De todos estos riesgos el mayor es el que implica ser madre soltera, es decir, ser mujer, ser madre y estar sola. Y es que estar solas parece ser una especie de castigo para aquellas mujeres que eligen libremente la maternidad apostando por un modelo diferente de familia. El Partido Popular ya ha demostrado sus predilecciones ideológicas y su negación de la diversidad familiar: en 2015 el gobierno de Rajoy excluyó del acceso a la reproducción asistida a las mujeres solas y a las mujeres lesbianas, una curiosa manera de defender la maternidad y la familia en un país donde nos dicen que el envejecimiento de la población hace ya insostenibles las pensiones.

Si las mujeres que encabezan familias monoparentales están solas no es por no contar con otro progenitor, algo que en muchas ocasiones es fruto de su elección, sino porque la administración y las leyes las abandonan a su suerte. La falta de reconocimiento y protección hacia estas familias está dando lugar a claras situaciones de discriminación con respecto a otros modelos familiares. Mientras una mujer viuda que tiene dos hijos es equiparada en cuestión de ayudas y recursos a una familia numerosa, las mujeres que tienen dos hijos como resultado de su propia elección están fuera de esas ayudas. Mientras las familias numerosas son protegidas con independencia del nivel de renta, las familias monoparentales, uno de los tipos de familia más expuestos a la pobreza, siguen sin estar reconocidas legalmente. Nos encontramos con dos problemas fundamentales: las familias monoparentales parecen invisibles para las políticas públicas y, por lo tanto, las instituciones que deberían garantizar ese derecho humano a la familia, las han abandonado.

Los hogares monoparentales multiplican por cuatro el número de hogares con familias numerosas. Siguen aumentando y podemos hablar de casi dos millones en todo el país, un número significativo para ser considerado dentro de las políticas públicas. Sus principales rasgos son dos: la mayoría de estos hogares, en torno a un 80%, está encabezado por mujeres; en segundo lugar, es habitual que cualquier análisis sobre las condiciones de vida de la población en España identifique que uno de los grupos más vulnerables es el de las familias monoparentales.

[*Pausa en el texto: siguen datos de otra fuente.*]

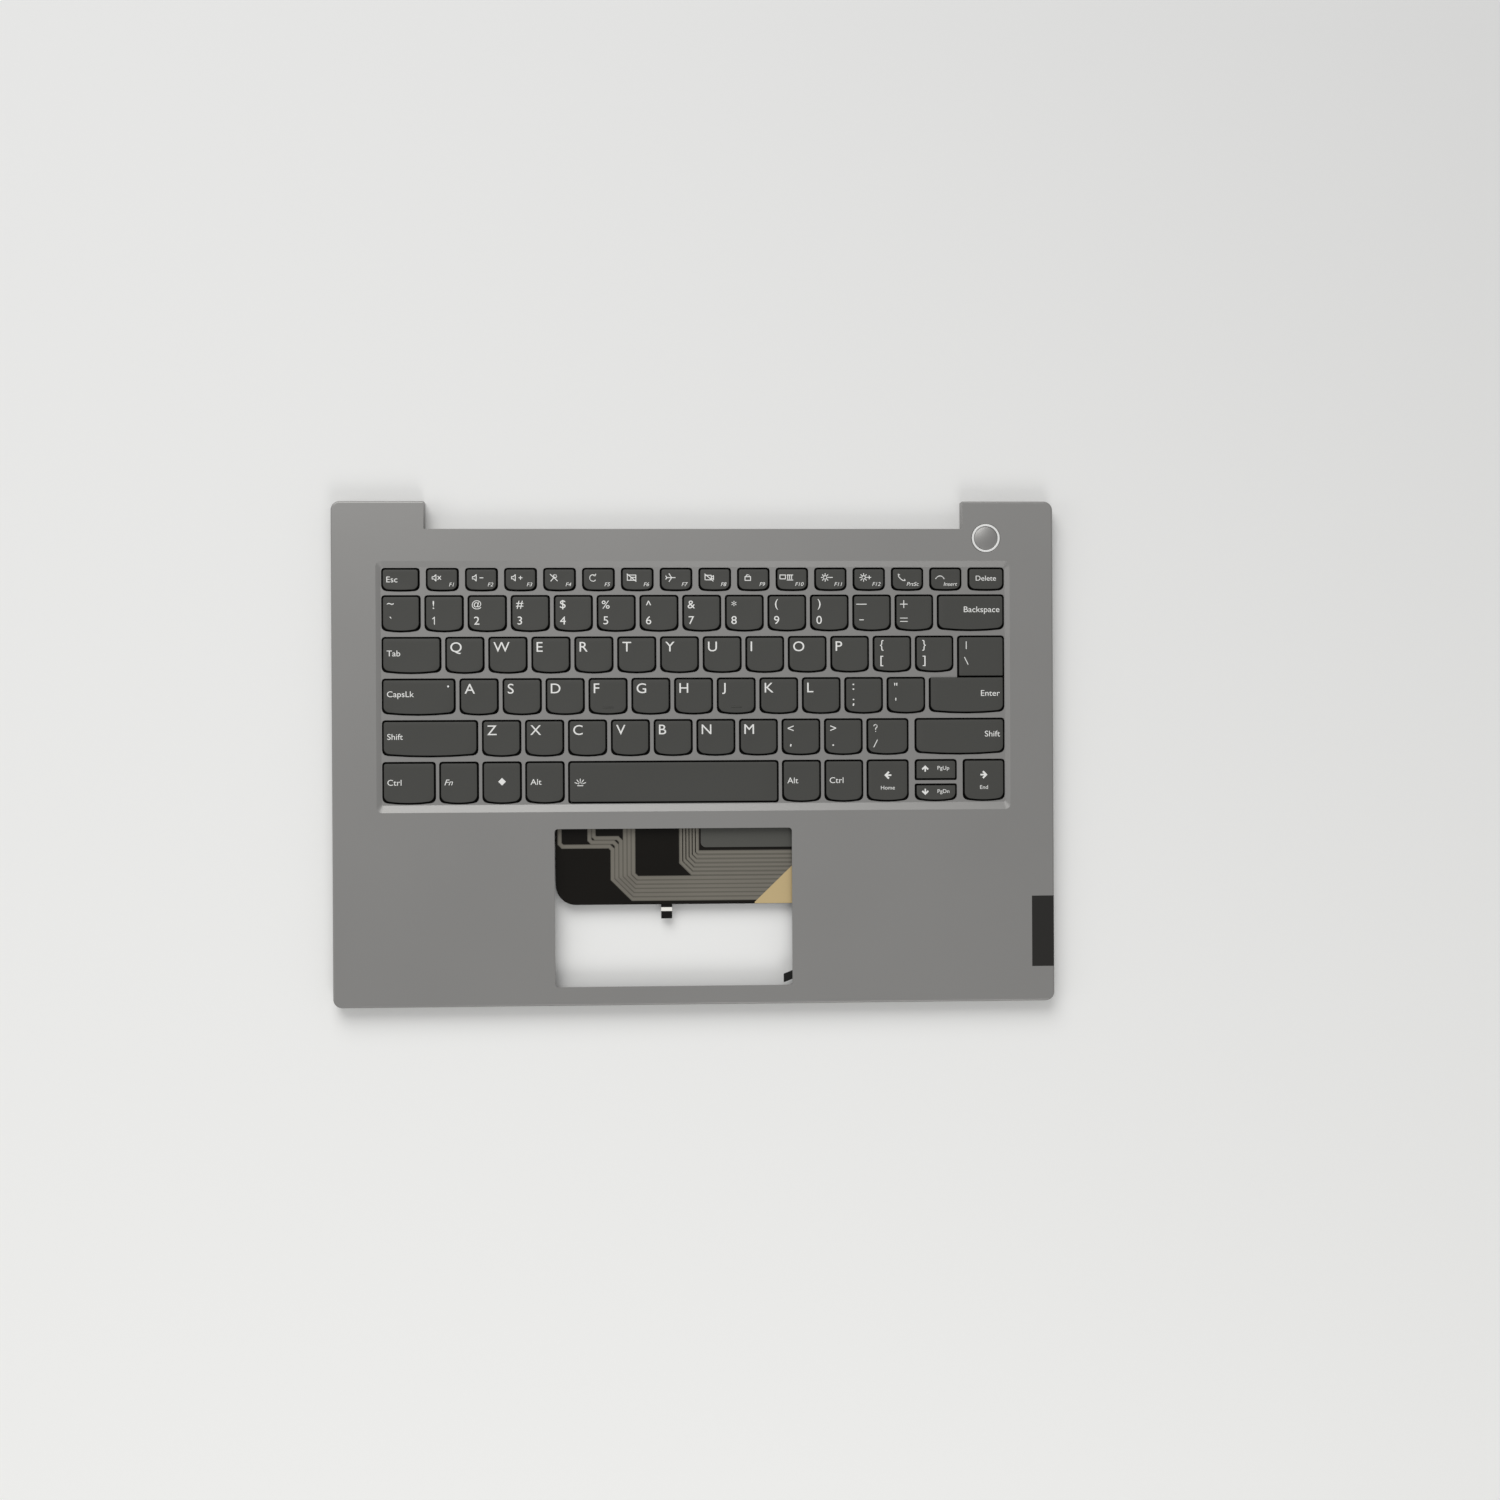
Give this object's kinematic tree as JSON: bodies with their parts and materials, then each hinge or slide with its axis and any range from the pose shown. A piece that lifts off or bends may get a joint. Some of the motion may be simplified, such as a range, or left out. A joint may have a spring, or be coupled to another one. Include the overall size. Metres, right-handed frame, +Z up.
{
  "type": "laptop palmrest with keyboard",
  "caption": "Laptop upper case with palm rests, a keyboard of low scissor keys in a shallow well, a round power button at the rear right and an open touchpad cut-out in front.",
  "frame": {"origin": "under the middle of the case, on the plane of its rim", "axes": "+X to the right along the case, +Y towards the screen hinges, +Z up through the keys"},
  "size_m": [0.322, 0.2246, 0.0087],
  "materials": {
    "deck_metal": "fine satin, warm grey anodised",
    "frame_plastic": "moulded, dark grey",
    "insert_brass": "knurled brass",
    "plate_steel": "rolled thin sheet",
    "membrane_film": "black printed film with silver tracks",
    "guide_film": "milky light guide film",
    "tail_film": "black flat cable",
    "dome_rubber": "translucent silicone",
    "link_plastic": "white nylon",
    "wire_steel": "bright drawn wire",
    "key_plastic": "fine matt, dark warm grey",
    "ring_metal": "bright turned edge",
    "button_metal": "satin turned face",
    "board_green": "lacquered circuit board",
    "name_plate_black": "dark bare inlay",
    "strip_grey": "dark grey shielding strip",
    "tape_beige": "paper-backed tape",
    "foam_black": "open-cell foam"
  },
  "bodies": {
    "root": {"top_case": "deck_metal", "inner_frame": "frame_plastic", "threaded_inserts": "insert_brass", "key_base_plate": "plate_steel", "key_membrane": "membrane_film", "light_guide": "guide_film", "light_guide_tail": "tail_film", "rubber_domes": "dome_rubber", "outer_links": "link_plastic", "inner_links": "link_plastic", "stabiliser_wires": "wire_steel", "plate_stakes": "frame_plastic", "fixed_keys": "key_plastic", "power_button_ring": "ring_metal", "power_switch_board": "board_green", "name_plate": "name_plate_black", "cable_cover_strip": "strip_grey", "cable_tape": "tape_beige", "foam_pad": "foam_black"},
    "power_button": {"power_button": "button_metal"},
    "key_1": {"key_1": "key_plastic"},
    "key_2": {"key_2": "key_plastic"},
    "key_3": {"key_3": "key_plastic"},
    "key_4": {"key_4": "key_plastic"},
    "key_5": {"key_5": "key_plastic"},
    "key_6": {"key_6": "key_plastic"},
    "key_7": {"key_7": "key_plastic"},
    "key_8": {"key_8": "key_plastic"},
    "key_9": {"key_9": "key_plastic"},
    "key_0": {"key_0": "key_plastic"},
    "key_q": {"key_q": "key_plastic"},
    "key_w": {"key_w": "key_plastic"},
    "key_e": {"key_e": "key_plastic"},
    "key_r": {"key_r": "key_plastic"},
    "key_t": {"key_t": "key_plastic"},
    "key_y": {"key_y": "key_plastic"},
    "key_u": {"key_u": "key_plastic"},
    "key_i": {"key_i": "key_plastic"},
    "key_o": {"key_o": "key_plastic"},
    "key_p": {"key_p": "key_plastic"},
    "key_a": {"key_a": "key_plastic"},
    "key_s": {"key_s": "key_plastic"},
    "key_d": {"key_d": "key_plastic"},
    "key_f": {"key_f": "key_plastic"},
    "key_g": {"key_g": "key_plastic"},
    "key_h": {"key_h": "key_plastic"},
    "key_j": {"key_j": "key_plastic"},
    "key_k": {"key_k": "key_plastic"},
    "key_l": {"key_l": "key_plastic"},
    "key_z": {"key_z": "key_plastic"},
    "key_x": {"key_x": "key_plastic"},
    "key_c": {"key_c": "key_plastic"},
    "key_v": {"key_v": "key_plastic"},
    "key_b": {"key_b": "key_plastic"},
    "key_n": {"key_n": "key_plastic"},
    "key_m": {"key_m": "key_plastic"},
    "key_backspace": {"key_backspace": "key_plastic"},
    "key_enter": {"key_enter": "key_plastic"},
    "key_left_shift": {"key_left_shift": "key_plastic"},
    "key_space": {"key_space": "key_plastic"}
  },
  "joints": [
    {"name": "press_1", "type": "slide", "parent": "root", "child": "key_1", "axis": [0, 0, -1], "range_m": [0, 0.0013], "stiffness_N_per_m": 300, "springref_m": -0.0007, "deforming": ["rubber_domes", "outer_links", "inner_links"]},
    {"name": "press_2", "type": "slide", "parent": "root", "child": "key_2", "axis": [0, 0, -1], "range_m": [0, 0.0013], "stiffness_N_per_m": 300, "springref_m": -0.0007, "deforming": ["rubber_domes", "outer_links", "inner_links"]},
    {"name": "press_3", "type": "slide", "parent": "root", "child": "key_3", "axis": [0, 0, -1], "range_m": [0, 0.0013], "stiffness_N_per_m": 300, "springref_m": -0.0007, "deforming": ["rubber_domes", "outer_links", "inner_links"]},
    {"name": "press_4", "type": "slide", "parent": "root", "child": "key_4", "axis": [0, 0, -1], "range_m": [0, 0.0013], "stiffness_N_per_m": 300, "springref_m": -0.0007, "deforming": ["rubber_domes", "outer_links", "inner_links"]},
    {"name": "press_5", "type": "slide", "parent": "root", "child": "key_5", "axis": [0, 0, -1], "range_m": [0, 0.0013], "stiffness_N_per_m": 300, "springref_m": -0.0007, "deforming": ["rubber_domes", "outer_links", "inner_links"]},
    {"name": "press_6", "type": "slide", "parent": "root", "child": "key_6", "axis": [0, 0, -1], "range_m": [0, 0.0013], "stiffness_N_per_m": 300, "springref_m": -0.0007, "deforming": ["rubber_domes", "outer_links", "inner_links"]},
    {"name": "press_7", "type": "slide", "parent": "root", "child": "key_7", "axis": [0, 0, -1], "range_m": [0, 0.0013], "stiffness_N_per_m": 300, "springref_m": -0.0007, "deforming": ["rubber_domes", "outer_links", "inner_links"]},
    {"name": "press_8", "type": "slide", "parent": "root", "child": "key_8", "axis": [0, 0, -1], "range_m": [0, 0.0013], "stiffness_N_per_m": 300, "springref_m": -0.0007, "deforming": ["rubber_domes", "outer_links", "inner_links"]},
    {"name": "press_9", "type": "slide", "parent": "root", "child": "key_9", "axis": [0, 0, -1], "range_m": [0, 0.0013], "stiffness_N_per_m": 300, "springref_m": -0.0007, "deforming": ["rubber_domes", "outer_links", "inner_links"]},
    {"name": "press_0", "type": "slide", "parent": "root", "child": "key_0", "axis": [0, 0, -1], "range_m": [0, 0.0013], "stiffness_N_per_m": 300, "springref_m": -0.0007, "deforming": ["rubber_domes", "outer_links", "inner_links"]},
    {"name": "press_q", "type": "slide", "parent": "root", "child": "key_q", "axis": [0, 0, -1], "range_m": [0, 0.0013], "stiffness_N_per_m": 300, "springref_m": -0.0007, "deforming": ["rubber_domes", "outer_links", "inner_links"]},
    {"name": "press_w", "type": "slide", "parent": "root", "child": "key_w", "axis": [0, 0, -1], "range_m": [0, 0.0013], "stiffness_N_per_m": 300, "springref_m": -0.0007, "deforming": ["rubber_domes", "outer_links", "inner_links"]},
    {"name": "press_e", "type": "slide", "parent": "root", "child": "key_e", "axis": [0, 0, -1], "range_m": [0, 0.0013], "stiffness_N_per_m": 300, "springref_m": -0.0007, "deforming": ["rubber_domes", "outer_links", "inner_links"]},
    {"name": "press_r", "type": "slide", "parent": "root", "child": "key_r", "axis": [0, 0, -1], "range_m": [0, 0.0013], "stiffness_N_per_m": 300, "springref_m": -0.0007, "deforming": ["rubber_domes", "outer_links", "inner_links"]},
    {"name": "press_t", "type": "slide", "parent": "root", "child": "key_t", "axis": [0, 0, -1], "range_m": [0, 0.0013], "stiffness_N_per_m": 300, "springref_m": -0.0007, "deforming": ["rubber_domes", "outer_links", "inner_links"]},
    {"name": "press_y", "type": "slide", "parent": "root", "child": "key_y", "axis": [0, 0, -1], "range_m": [0, 0.0013], "stiffness_N_per_m": 300, "springref_m": -0.0007, "deforming": ["rubber_domes", "outer_links", "inner_links"]},
    {"name": "press_u", "type": "slide", "parent": "root", "child": "key_u", "axis": [0, 0, -1], "range_m": [0, 0.0013], "stiffness_N_per_m": 300, "springref_m": -0.0007, "deforming": ["rubber_domes", "outer_links", "inner_links"]},
    {"name": "press_i", "type": "slide", "parent": "root", "child": "key_i", "axis": [0, 0, -1], "range_m": [0, 0.0013], "stiffness_N_per_m": 300, "springref_m": -0.0007, "deforming": ["rubber_domes", "outer_links", "inner_links"]},
    {"name": "press_o", "type": "slide", "parent": "root", "child": "key_o", "axis": [0, 0, -1], "range_m": [0, 0.0013], "stiffness_N_per_m": 300, "springref_m": -0.0007, "deforming": ["rubber_domes", "outer_links", "inner_links"]},
    {"name": "press_p", "type": "slide", "parent": "root", "child": "key_p", "axis": [0, 0, -1], "range_m": [0, 0.0013], "stiffness_N_per_m": 300, "springref_m": -0.0007, "deforming": ["rubber_domes", "outer_links", "inner_links"]},
    {"name": "press_a", "type": "slide", "parent": "root", "child": "key_a", "axis": [0, 0, -1], "range_m": [0, 0.0013], "stiffness_N_per_m": 300, "springref_m": -0.0007, "deforming": ["rubber_domes", "outer_links", "inner_links"]},
    {"name": "press_s", "type": "slide", "parent": "root", "child": "key_s", "axis": [0, 0, -1], "range_m": [0, 0.0013], "stiffness_N_per_m": 300, "springref_m": -0.0007, "deforming": ["rubber_domes", "outer_links", "inner_links"]},
    {"name": "press_d", "type": "slide", "parent": "root", "child": "key_d", "axis": [0, 0, -1], "range_m": [0, 0.0013], "stiffness_N_per_m": 300, "springref_m": -0.0007, "deforming": ["rubber_domes", "outer_links", "inner_links"]},
    {"name": "press_f", "type": "slide", "parent": "root", "child": "key_f", "axis": [0, 0, -1], "range_m": [0, 0.0013], "stiffness_N_per_m": 300, "springref_m": -0.0007, "deforming": ["rubber_domes", "outer_links", "inner_links"]},
    {"name": "press_g", "type": "slide", "parent": "root", "child": "key_g", "axis": [0, 0, -1], "range_m": [0, 0.0013], "stiffness_N_per_m": 300, "springref_m": -0.0007, "deforming": ["rubber_domes", "outer_links", "inner_links"]},
    {"name": "press_h", "type": "slide", "parent": "root", "child": "key_h", "axis": [0, 0, -1], "range_m": [0, 0.0013], "stiffness_N_per_m": 300, "springref_m": -0.0007, "deforming": ["rubber_domes", "outer_links", "inner_links"]},
    {"name": "press_j", "type": "slide", "parent": "root", "child": "key_j", "axis": [0, 0, -1], "range_m": [0, 0.0013], "stiffness_N_per_m": 300, "springref_m": -0.0007, "deforming": ["rubber_domes", "outer_links", "inner_links"]},
    {"name": "press_k", "type": "slide", "parent": "root", "child": "key_k", "axis": [0, 0, -1], "range_m": [0, 0.0013], "stiffness_N_per_m": 300, "springref_m": -0.0007, "deforming": ["rubber_domes", "outer_links", "inner_links"]},
    {"name": "press_l", "type": "slide", "parent": "root", "child": "key_l", "axis": [0, 0, -1], "range_m": [0, 0.0013], "stiffness_N_per_m": 300, "springref_m": -0.0007, "deforming": ["rubber_domes", "outer_links", "inner_links"]},
    {"name": "press_z", "type": "slide", "parent": "root", "child": "key_z", "axis": [0, 0, -1], "range_m": [0, 0.0013], "stiffness_N_per_m": 300, "springref_m": -0.0007, "deforming": ["rubber_domes", "outer_links", "inner_links"]},
    {"name": "press_x", "type": "slide", "parent": "root", "child": "key_x", "axis": [0, 0, -1], "range_m": [0, 0.0013], "stiffness_N_per_m": 300, "springref_m": -0.0007, "deforming": ["rubber_domes", "outer_links", "inner_links"]},
    {"name": "press_c", "type": "slide", "parent": "root", "child": "key_c", "axis": [0, 0, -1], "range_m": [0, 0.0013], "stiffness_N_per_m": 300, "springref_m": -0.0007, "deforming": ["rubber_domes", "outer_links", "inner_links"]},
    {"name": "press_v", "type": "slide", "parent": "root", "child": "key_v", "axis": [0, 0, -1], "range_m": [0, 0.0013], "stiffness_N_per_m": 300, "springref_m": -0.0007, "deforming": ["rubber_domes", "outer_links", "inner_links"]},
    {"name": "press_b", "type": "slide", "parent": "root", "child": "key_b", "axis": [0, 0, -1], "range_m": [0, 0.0013], "stiffness_N_per_m": 300, "springref_m": -0.0007, "deforming": ["rubber_domes", "outer_links", "inner_links"]},
    {"name": "press_n", "type": "slide", "parent": "root", "child": "key_n", "axis": [0, 0, -1], "range_m": [0, 0.0013], "stiffness_N_per_m": 300, "springref_m": -0.0007, "deforming": ["rubber_domes", "outer_links", "inner_links"]},
    {"name": "press_m", "type": "slide", "parent": "root", "child": "key_m", "axis": [0, 0, -1], "range_m": [0, 0.0013], "stiffness_N_per_m": 300, "springref_m": -0.0007, "deforming": ["rubber_domes", "outer_links", "inner_links"]},
    {"name": "press_backspace", "type": "slide", "parent": "root", "child": "key_backspace", "axis": [0, 0, -1], "range_m": [0, 0.0013], "stiffness_N_per_m": 300, "springref_m": -0.0007, "deforming": ["rubber_domes", "outer_links", "inner_links"]},
    {"name": "press_enter", "type": "slide", "parent": "root", "child": "key_enter", "axis": [0, 0, -1], "range_m": [0, 0.0013], "stiffness_N_per_m": 300, "springref_m": -0.0007, "deforming": ["rubber_domes", "outer_links", "inner_links"]},
    {"name": "press_left_shift", "type": "slide", "parent": "root", "child": "key_left_shift", "axis": [0, 0, -1], "range_m": [0, 0.0013], "stiffness_N_per_m": 300, "springref_m": -0.0007, "deforming": ["rubber_domes", "outer_links", "inner_links"]},
    {"name": "press_space", "type": "slide", "parent": "root", "child": "key_space", "axis": [0, 0, -1], "range_m": [0, 0.0013], "stiffness_N_per_m": 300, "springref_m": -0.0007, "deforming": ["rubber_domes", "outer_links", "inner_links"]},
    {"name": "press_power_button", "type": "slide", "parent": "root", "child": "power_button", "axis": [0, 0, -1], "range_m": [0, 0.00025], "stiffness_N_per_m": 2000, "springref_m": -0.0002}
  ]
}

Estos diagnósticos señalan sus dificultades generalizadas para llegar a fin de mes (tres de cada cuatro familias tienen problemas a este nivel, según Save the Children) y señalan cómo estos hogares duplican el porcentaje de mujeres que o están en desempleo o trabajan en la economía sumergida. El paro de larga duración se está convirtiendo en la norma biográfica de muchas de estas mujeres, junto con los efectos de la discriminación laboral al ser mujeres y madres solas y muchas de ellas o han agotado o no tienen derecho a prestaciones sociales.

Ya hace años que las familias monoparentales decidieron enfrentar esta invisibilidad, este olvido, y lo hicieron, precisamente, dejando de estar solas. En los últimos años hemos conocido nuevas asociaciones o plataformas de defensa de derechos de las familias monoparentales o informes de diferentes entidades que han puesto negro sobre blanco las condiciones de estas familias. La labor de estos colectivos ha sido fundamental para lograr que políticos y políticas tengan que sentarse a reconocer que es imprescindible ensanchar el concepto de familia, porque, de lo contrario, una parte importantísima de la población se queda desprotegida. Porque estamos comprometidos con los derechos humanos, estamos comprometidos no con un único modelo de familia, sino con todas las familias. Y por eso presentamos una ley de reconocimiento de la familias monoparentales esta semana en la Asamblea de Madrid. Porque tenemos un compromiso con ellas.